• PROBLEM TO WORK ON
Copy out each line that includes the word "picks".

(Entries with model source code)
BEGIN
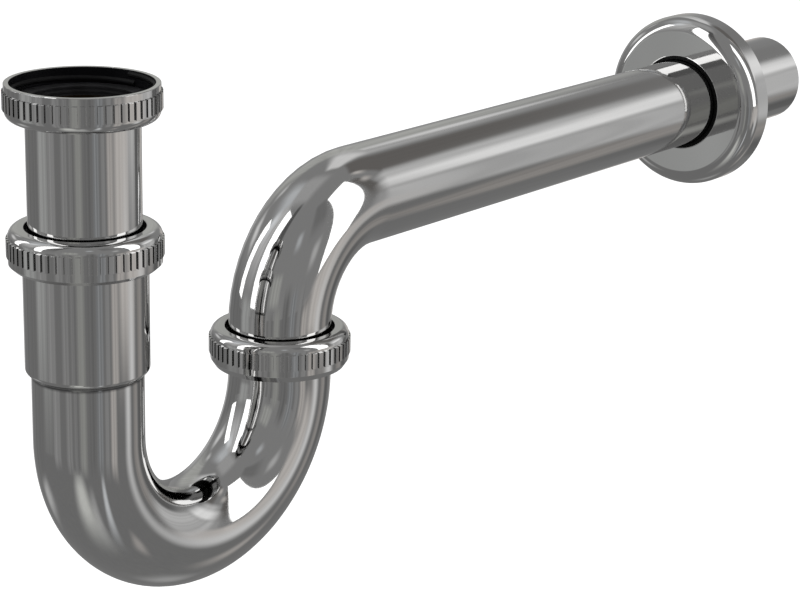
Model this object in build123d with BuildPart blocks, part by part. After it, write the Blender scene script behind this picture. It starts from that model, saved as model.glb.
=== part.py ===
"""Chromed tubular basin trap with a U-bend, three coupling nuts and a wall rosette.

Millimetres, +Z up. The origin is on the inlet axis, on the top face of the inlet gasket,
where the tail of the basin waste seats. The trap hangs below it, and the outlet runs along +X.
"""

import os
from math import atan2, degrees, sin

from build123d import *

os.makedirs("parts", exist_ok=True)

# Tubes: drawn brass, 32 mm outside
tube_diameter = 32.0
tube_wall = 1.0
leg_spacing = 81.2
outlet_bend_radius = 34.5
outlet_straight_length = 250.6
inlet_drop = 99.4
inlet_end_height = 34.0
tube_end_chamfer = 0.4

# Socket: the widened end of the U-bend's inlet leg, heights above the bend's centre
socket_diameter = 35.4
socket_wall = 1.4
socket_foot_height = 19.3
socket_top_height = 58.5
swage_length = 2.6
seat_depth = 1.6
seat_edge = 0.2
outlet_leg_height = 8.7

# Coupling nuts: G 1 1/4 thread, left plain here
nut_bore_diameter = 40.0
knurl_diameter = 44.1
groove_depth = 0.5
groove_width = 0.85
groove_count = 60
rib_overlap = 0.2
knurl_height = 5.0
knurl_start = 3.1
knurl_turn = 2.1
shoulder_radius = 2.7
lip_thickness = 2.0
lip_round = 0.35
thread_relief = 0.4
nut_edge_chamfer = 0.15
foot_taper_width = 1.25
top_nut_height = 10.25
middle_nut_height = 11.45
middle_nut_taper = 1.15
outlet_nut_height = 12.0
outlet_nut_taper = 1.9

# Flanges, gaskets, rings and ferrules inside the nuts
flange_thickness = 1.2
flange_root_radius = 0.5
inlet_gasket_thickness = 2.6
outlet_gasket_thickness = 1.6
slip_ring_thickness = 1.2
seal_rim_thickness = 1.4
ferrule_height = 5.7
ferrule_chamfer = 0.5

# Clearances, all on the radius
hole_clearance = 1.0
ring_clearance = 0.3
thread_clearance = 0.15
slip_ring_clearance = 0.35
sliding_clearance = 0.05
bend_clearance = 0.3

# Wall rosette: pressed sheet
rosette_diameter = 64.0
rosette_depth = 11.9
rosette_sheet = 0.8
rosette_rim_radius = 5.8
rosette_hole_edge = 0.2
rosette_bead = 1.2
rosette_hole_clearance = 0.75
rosette_distance = 188.0
rosette_ring_length = 3.4
rosette_ring_recess = 0.4

# Worked out from the above
tube_radius = tube_diameter / 2
tube_bore_radius = tube_radius - tube_wall
socket_radius = socket_diameter / 2
socket_bore_radius = socket_radius - socket_wall
nut_bore_radius = nut_bore_diameter / 2
knurl_radius = knurl_diameter / 2
collar_radius = knurl_radius - groove_depth
relief_radius = nut_bore_radius + thread_relief
relief_height = inlet_gasket_thickness + flange_thickness
nut_hole_radius = tube_radius + hole_clearance
ring_radius = nut_bore_radius - ring_clearance
ferrule_radius = nut_bore_radius - thread_clearance
slip_ring_bore_radius = tube_radius + slip_ring_clearance

u_bend_radius = leg_spacing / 2
bend_level = -inlet_drop
socket_foot = bend_level + socket_foot_height
socket_top = bend_level + socket_top_height
outlet_leg_top = bend_level + outlet_leg_height

inlet_flange_bottom = -inlet_gasket_thickness - flange_thickness
top_nut_lip_face = inlet_flange_bottom - lip_thickness

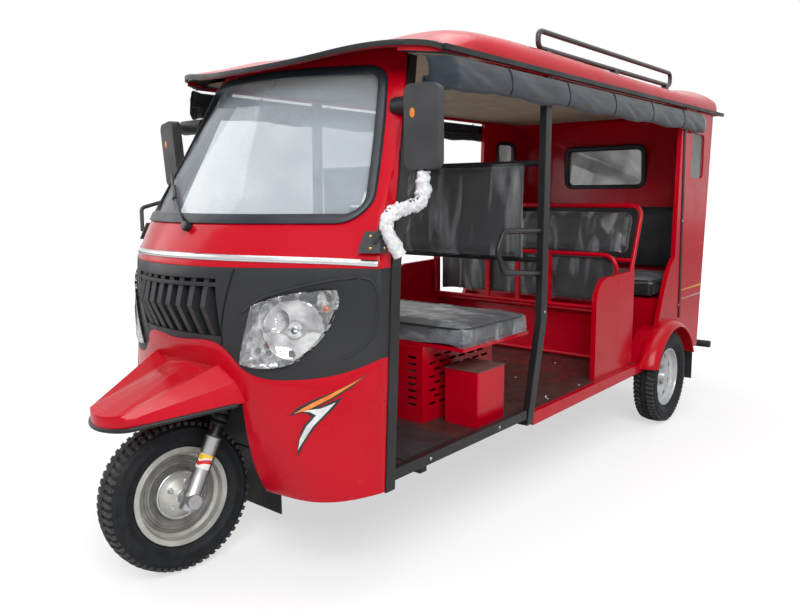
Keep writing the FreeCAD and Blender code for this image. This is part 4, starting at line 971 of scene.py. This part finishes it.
clear_film("driver_cushion_film", "driver_cushion_pad", "vehicle", (0, -0.52, 0.79), (1.31, 0.585),
           (0, 0, 1), 0.09, 0.008, 0.5, film_flat)
clear_film("driver_back_film", "driver_back_pad", "vehicle", (0, -0.345, 1.186), (1.165, 0.385),
           (0, -1, 0), 0.16, 0.009, 0.8, film_upright)
clear_film("middle_back_film", "middle_back_pad", "vehicle", (0, 0.75, 1.05), (1.1, 0.22),
           (0, -0.94, 0.34), 0.12, 0.006, 0.6, film_upright)
clear_film("middle_seat_film", "middle_cushion_pad", "middle_seat", (0, 0.61, 0.82), (1.08, 0.25),
           (0, -1, 0), 0.1, 0.003, 0.6, film_upright)
clear_film("rear_cushion_film", "rear_cushion_pad", "vehicle", (0.36, 1.33, 0.79), (0.44, 0.5),
           (0, 0, 1), 0.1, 0.008, 0.4, film_flat)

# Welts: a cord of the cover's own leatherette is sewn in round each cushion's upper edge.
for name, front, rear, height in (("driver_cushion_welt", -0.752, -0.29, 0.762),
                                  ("rear_cushion_welt", 1.086, 1.6, 0.768)):
    corners = [(-0.585, front, height), (0.585, front, height), (0.585, rear, height),
               (-0.585, rear, height)]
    points = []
    for here, there in zip(corners, corners[1:] + corners[:1]):
        for share in (0.04, 0.35, 0.65, 0.96):
            points.append(Vector(here).lerp(Vector(there), share))
    settle(hose(points + points[:1], 0.0035, 8), name, vinyl)

# Curtains: dark blue-grey canvas rolled up under each gutter, sagging a little between the black
# webbing straps that hold it, its folds running aslant.
canvas = finish("curtain_canvas", (0.009, 0.0125, 0.019), (0.021, 0.029, 0.042), 0.12,
                (0.0012, 0.0003), (0.5, 0.8), specular=0.2)
canvas.node_tree.nodes["Principled BSDF"].inputs["Sheen Weight"].default_value = 0.3
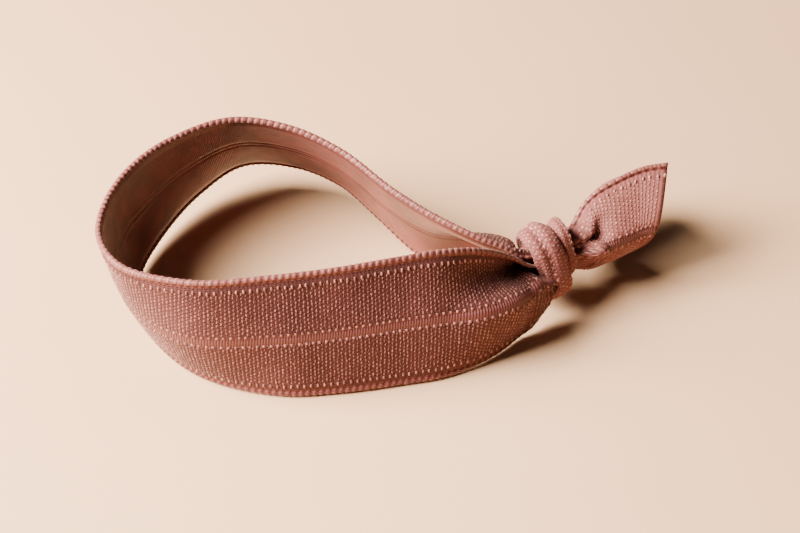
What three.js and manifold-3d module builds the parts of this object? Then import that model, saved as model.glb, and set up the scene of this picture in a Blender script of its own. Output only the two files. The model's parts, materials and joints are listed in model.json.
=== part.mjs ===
// A ribbon hair tie: one strip of fold-over elastic, bent into a loop and tied to itself with an
// overhand knot that leaves two short tails. Millimetres, +Z up, standing on its lower edge on z = 0,
// with the origin under the middle of its box.
//
// The strip is built as it is knitted: an edge cord down each side, a band of knit on each side of the
// fold line, and in each band a face layer, a layer of elastane yarns and a satin back layer.
// Each of those runs through five stretches: front leg, bend, back leg and the two tails.

import * as THREE from "three";
import { mergeVertices } from "three/addons/utils/BufferGeometryUtils.js";
import Module from "manifold-3d";

const wasm = await Module();
wasm.setup();

// The strip's own sizes.
const stripWidth = 16;
const stripThickness = 0.85;
const edgeCordRadius = 0.52;
const edgeCordInset = 0.6; // from the strip's edge to the middle of the cord
const foldLineWidth = 1.1;
const foldLineThickness = 0.7;
const elastaneThickness = 0.13;
const layerGap = 0.05;
const seamGap = 0.1; // between a band and the cord or fold line beside it
const joinGap = 0.2; // between one stretch of the strip and the next

// The knot.
const bundleRadius = 1.26; // both strands of the strip, pressed into one round bundle
const bundleClearance = 0.09; // between turns of the bundle
const strandGap = 0.1; // between the two strands of the bundle
const knotCentre = new THREE.Vector3(17.4, -6.2, 7.2);
const knotHeading = THREE.MathUtils.degToRad(43); // the knot's axis, turned from +X towards +Y
const knotRoll = THREE.MathUtils.degToRad(22); // the wrap's middle, tipped up from level
const knotReach = 4.7; // from the knot's centre to where its strands end

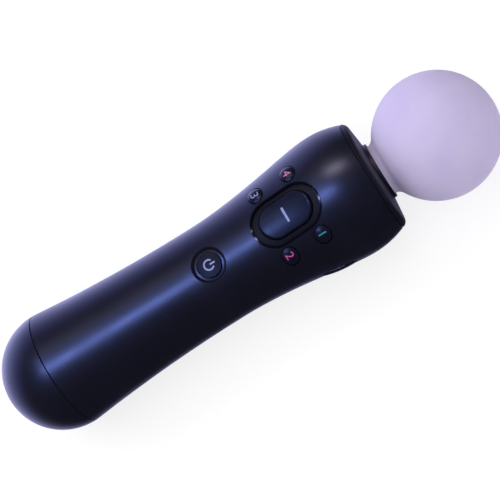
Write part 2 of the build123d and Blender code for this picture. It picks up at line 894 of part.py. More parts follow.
membrane_back_x = home_x - foot_diameter - cut_over
membrane_front_x = face_upper_x + foot_diameter + cut_over
foot_y = face_y - foot_diameter / 2
membrane_width = board_width - 2 * fit_gap
dome_places = [(home_x, 0), main_place] + [(x, y / face_y * foot_y) for x, y in face_places]
dome_inset = membrane_dome_diameter / 2
dome_places = [
    (x, max(-membrane_width / 2 + dome_inset, min(y, membrane_width / 2 - dome_inset)))
    for x, y in dome_places
]
with BuildPart() as keypad_membrane:
    with BuildSketch(level(board_top)):
        with Locations(((membrane_back_x + membrane_front_x) / 2, 0)):
            Rectangle(membrane_front_x - membrane_back_x, membrane_width)
        with Locations(*board_screw_places):
            Circle(small_screw_head_diameter / 2 + slide_gap, mode=Mode.SUBTRACT)
    extrude(amount=membrane_thickness)
    with BuildSketch(level(board_top + membrane_thickness)):
        with Locations(*dome_places):
            Circle(membrane_dome_diameter / 2)
    extrude(amount=membrane_dome_height, taper=20)
save(keypad_membrane, "keypad_membrane")

with BuildPart() as processor_chip:
    with BuildSketch(level(board_bottom)):
        with Locations((main_x - chip_size, 0)):
            Rectangle(chip_size, chip_size)
    extrude(amount=-chip_height)
save(processor_chip, "processor_chip")

with BuildPart() as radio_module:
    with BuildSketch(level(board_bottom)):
        with Locations((main_x + radio_length / 2, 0)):
            Rectangle(radio_length, radio_width)
    extrude(amount=-radio_height)
save(radio_module, "radio_module")

with BuildPart() as motion_sensors:
    with BuildSketch(level(board_bottom)):
        with Locations((home_x, 0), (home_x + 2 * sensor_size, 0)):
            Rectangle(sensor_size, sensor_size)
    extrude(amount=-sensor_height)
save(motion_sensors, "motion_sensors")

with BuildPart() as side_switches:
    with BuildSketch(level(board_bottom)):
        for side in (1, -1):
            with Locations((side_x, side * (board_width - switch_depth) / 2)):
                Rectangle(switch_length, switch_depth)
    extrude(amount=-2 * board_bottom)
    for side in (1, -1):
        with BuildSketch(sideways(side, board_width / 2)):
            with Locations((side_x, 0)):
                Circle(plunger_diameter / 2)
        extrude(amount=plunger_length)
save(side_switches, "side_switches")

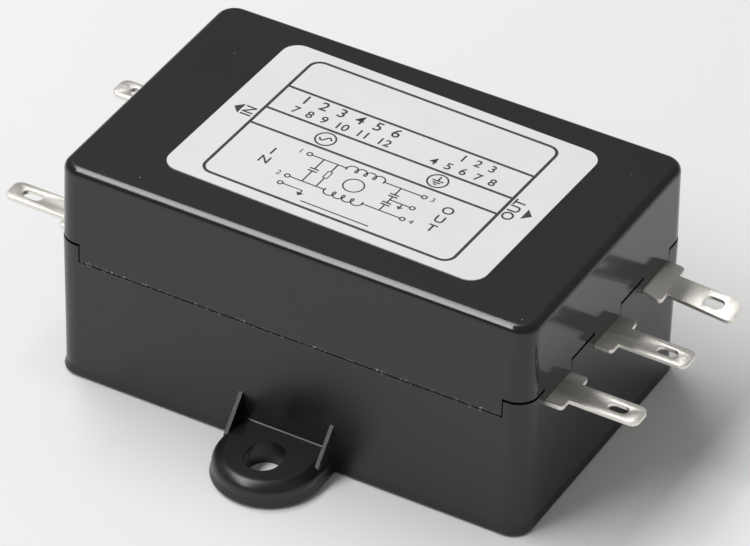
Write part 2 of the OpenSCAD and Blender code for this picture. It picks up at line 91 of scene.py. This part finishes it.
phenolic, tree, shader, place = new_material("phenolic_paper_board", Roughness=0.42)
fibre_mm = 0.35
along = add(tree, "ShaderNodeMapping", {"Vector": place, "Scale": (1.0, 0.25, 1.0)})
fibres = add(tree, "ShaderNodeTexNoise", {"Vector": along.outputs[0], "Scale": 1 / (fibre_mm * MM),
                                          "Detail": 4.0})
tan = add(tree, "ShaderNodeMix", {0: fibres.outputs["Fac"], 6: from_hex("#a98449"), 7: from_hex("#c9a468")},
          data_type="RGBA")
tree.links.new(tan.outputs[2], shader.inputs["Base Color"])
finish(phenolic, "circuit_board")

# ---- tracks and solder -----------------------------------------------------
# Etched copper on the board's upper side, dulled where it was handled, and the solder that a
# wave left round each lead: bright, but never quite smooth.
copper, tree, shader, place = new_material("etched_copper", Metallic=1.0)
tarnish_mm = 2.5
spots = add(tree, "ShaderNodeTexNoise", {"Vector": place, "Scale": 1 / (tarnish_mm * MM), "Detail": 5.0})
hue = add(tree, "ShaderNodeMix", {0: spots.outputs["Fac"], 6: from_hex("#8f4f2c"), 7: from_hex("#d98d5f")},
          data_type="RGBA")
dull = add(tree, "ShaderNodeMapRange", {"Value": spots.outputs["Fac"], "To Min": 0.5, "To Max": 0.25})
tree.links.new(hue.outputs[2], shader.inputs["Base Color"])
tree.links.new(dull.outputs[0], shader.inputs["Roughness"])
finish(copper, "copper_tracks")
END
• TASK ANSWER
Write part 2 of the build123d and Blender code for this picture. It picks up at line 894 of part.py. More parts follow.
Write part 2 of the OpenSCAD and Blender code for this picture. It picks up at line 91 of scene.py. This part finishes it.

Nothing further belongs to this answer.